**TASK DESCRIPTION**
In the records below, begin at the line that has "before = set(bpy.data.objects)" and stop after the line that has "obj.data.transform(world)"; quote those lines verbatim and nothing more.

**INFORMATION GIVEN**
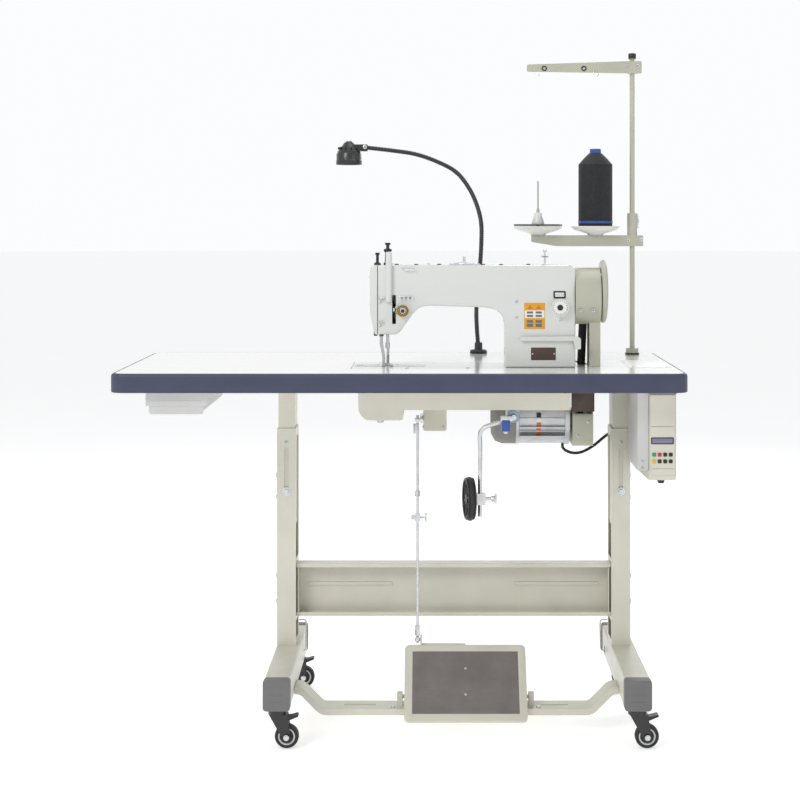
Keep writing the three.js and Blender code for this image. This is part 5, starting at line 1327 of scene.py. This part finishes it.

* * *

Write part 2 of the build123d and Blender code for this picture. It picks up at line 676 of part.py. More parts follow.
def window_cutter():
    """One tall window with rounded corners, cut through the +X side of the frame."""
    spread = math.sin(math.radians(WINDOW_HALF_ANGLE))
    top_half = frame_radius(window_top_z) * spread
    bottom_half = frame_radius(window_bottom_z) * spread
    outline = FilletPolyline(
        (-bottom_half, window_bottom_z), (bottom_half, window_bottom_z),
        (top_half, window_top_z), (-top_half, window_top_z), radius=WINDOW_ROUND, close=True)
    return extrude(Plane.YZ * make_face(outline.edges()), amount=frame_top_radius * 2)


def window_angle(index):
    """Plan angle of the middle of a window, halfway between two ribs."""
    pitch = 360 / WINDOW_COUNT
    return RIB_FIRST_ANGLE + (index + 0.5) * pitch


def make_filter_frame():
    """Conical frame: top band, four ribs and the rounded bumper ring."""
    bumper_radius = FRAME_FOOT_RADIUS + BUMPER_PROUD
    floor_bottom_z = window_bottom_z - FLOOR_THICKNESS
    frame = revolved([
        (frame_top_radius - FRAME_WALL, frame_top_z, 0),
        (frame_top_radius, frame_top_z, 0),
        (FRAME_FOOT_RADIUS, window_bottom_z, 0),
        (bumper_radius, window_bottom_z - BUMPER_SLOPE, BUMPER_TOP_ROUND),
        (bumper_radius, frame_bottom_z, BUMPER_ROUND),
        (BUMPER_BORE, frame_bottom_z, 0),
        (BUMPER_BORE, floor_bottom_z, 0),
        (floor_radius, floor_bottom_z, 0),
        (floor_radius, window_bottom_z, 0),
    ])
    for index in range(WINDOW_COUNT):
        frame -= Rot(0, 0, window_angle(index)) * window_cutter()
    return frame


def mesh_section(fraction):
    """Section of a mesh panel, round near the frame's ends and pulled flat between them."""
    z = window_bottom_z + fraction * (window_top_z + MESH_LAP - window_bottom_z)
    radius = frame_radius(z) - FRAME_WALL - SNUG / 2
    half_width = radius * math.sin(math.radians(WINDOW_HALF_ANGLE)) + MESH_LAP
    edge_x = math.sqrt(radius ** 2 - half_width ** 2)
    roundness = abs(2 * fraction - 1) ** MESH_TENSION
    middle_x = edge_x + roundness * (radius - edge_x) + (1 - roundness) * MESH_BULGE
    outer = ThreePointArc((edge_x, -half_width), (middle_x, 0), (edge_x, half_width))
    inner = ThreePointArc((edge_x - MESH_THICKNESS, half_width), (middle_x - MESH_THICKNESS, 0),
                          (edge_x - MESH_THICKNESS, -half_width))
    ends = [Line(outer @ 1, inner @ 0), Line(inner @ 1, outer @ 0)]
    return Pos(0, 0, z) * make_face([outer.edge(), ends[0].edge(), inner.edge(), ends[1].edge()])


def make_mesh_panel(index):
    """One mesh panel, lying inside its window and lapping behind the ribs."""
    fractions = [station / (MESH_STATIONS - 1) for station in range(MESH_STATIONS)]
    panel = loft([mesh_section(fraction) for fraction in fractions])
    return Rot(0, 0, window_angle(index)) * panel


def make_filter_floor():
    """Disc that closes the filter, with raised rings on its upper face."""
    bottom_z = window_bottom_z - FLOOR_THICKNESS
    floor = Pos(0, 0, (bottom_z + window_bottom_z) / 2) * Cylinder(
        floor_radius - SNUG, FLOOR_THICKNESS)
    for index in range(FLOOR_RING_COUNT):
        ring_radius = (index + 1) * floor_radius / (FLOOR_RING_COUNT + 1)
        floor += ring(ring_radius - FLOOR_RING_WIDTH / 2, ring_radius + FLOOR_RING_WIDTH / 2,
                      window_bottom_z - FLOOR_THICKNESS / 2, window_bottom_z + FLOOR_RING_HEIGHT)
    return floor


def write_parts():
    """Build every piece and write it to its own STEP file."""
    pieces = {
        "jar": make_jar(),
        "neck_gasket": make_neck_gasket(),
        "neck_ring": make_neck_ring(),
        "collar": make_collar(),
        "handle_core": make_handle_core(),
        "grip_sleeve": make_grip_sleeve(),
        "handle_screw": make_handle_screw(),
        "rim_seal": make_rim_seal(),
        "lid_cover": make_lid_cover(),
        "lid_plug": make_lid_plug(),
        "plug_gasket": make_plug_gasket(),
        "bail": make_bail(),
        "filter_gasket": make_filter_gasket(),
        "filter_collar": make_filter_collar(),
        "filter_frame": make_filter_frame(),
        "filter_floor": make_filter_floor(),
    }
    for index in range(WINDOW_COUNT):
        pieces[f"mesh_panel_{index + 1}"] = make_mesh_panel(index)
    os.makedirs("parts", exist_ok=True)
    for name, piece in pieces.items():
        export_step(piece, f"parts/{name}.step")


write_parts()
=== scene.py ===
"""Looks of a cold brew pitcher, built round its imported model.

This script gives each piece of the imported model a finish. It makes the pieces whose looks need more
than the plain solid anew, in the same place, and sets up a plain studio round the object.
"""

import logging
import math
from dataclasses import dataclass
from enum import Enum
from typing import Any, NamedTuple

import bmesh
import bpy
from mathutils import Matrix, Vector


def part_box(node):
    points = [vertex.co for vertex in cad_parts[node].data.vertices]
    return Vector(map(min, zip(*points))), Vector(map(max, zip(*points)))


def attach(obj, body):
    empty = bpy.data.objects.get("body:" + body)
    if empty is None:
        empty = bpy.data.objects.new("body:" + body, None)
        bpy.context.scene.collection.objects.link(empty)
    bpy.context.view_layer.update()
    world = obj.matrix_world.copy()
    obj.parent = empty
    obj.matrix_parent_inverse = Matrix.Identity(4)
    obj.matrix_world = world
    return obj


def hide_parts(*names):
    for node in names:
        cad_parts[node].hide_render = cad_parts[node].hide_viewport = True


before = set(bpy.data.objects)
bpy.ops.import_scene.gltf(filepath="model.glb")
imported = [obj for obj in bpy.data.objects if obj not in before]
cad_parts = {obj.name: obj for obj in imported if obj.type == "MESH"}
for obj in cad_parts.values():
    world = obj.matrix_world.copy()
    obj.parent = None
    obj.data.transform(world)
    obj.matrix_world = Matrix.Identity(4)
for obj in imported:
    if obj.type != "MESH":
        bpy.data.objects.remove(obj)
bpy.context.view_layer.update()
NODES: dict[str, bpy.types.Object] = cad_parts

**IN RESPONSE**
before = set(bpy.data.objects)
bpy.ops.import_scene.gltf(filepath="model.glb")
imported = [obj for obj in bpy.data.objects if obj not in before]
cad_parts = {obj.name: obj for obj in imported if obj.type == "MESH"}
for obj in cad_parts.values():
    world = obj.matrix_world.copy()
    obj.parent = None
    obj.data.transform(world)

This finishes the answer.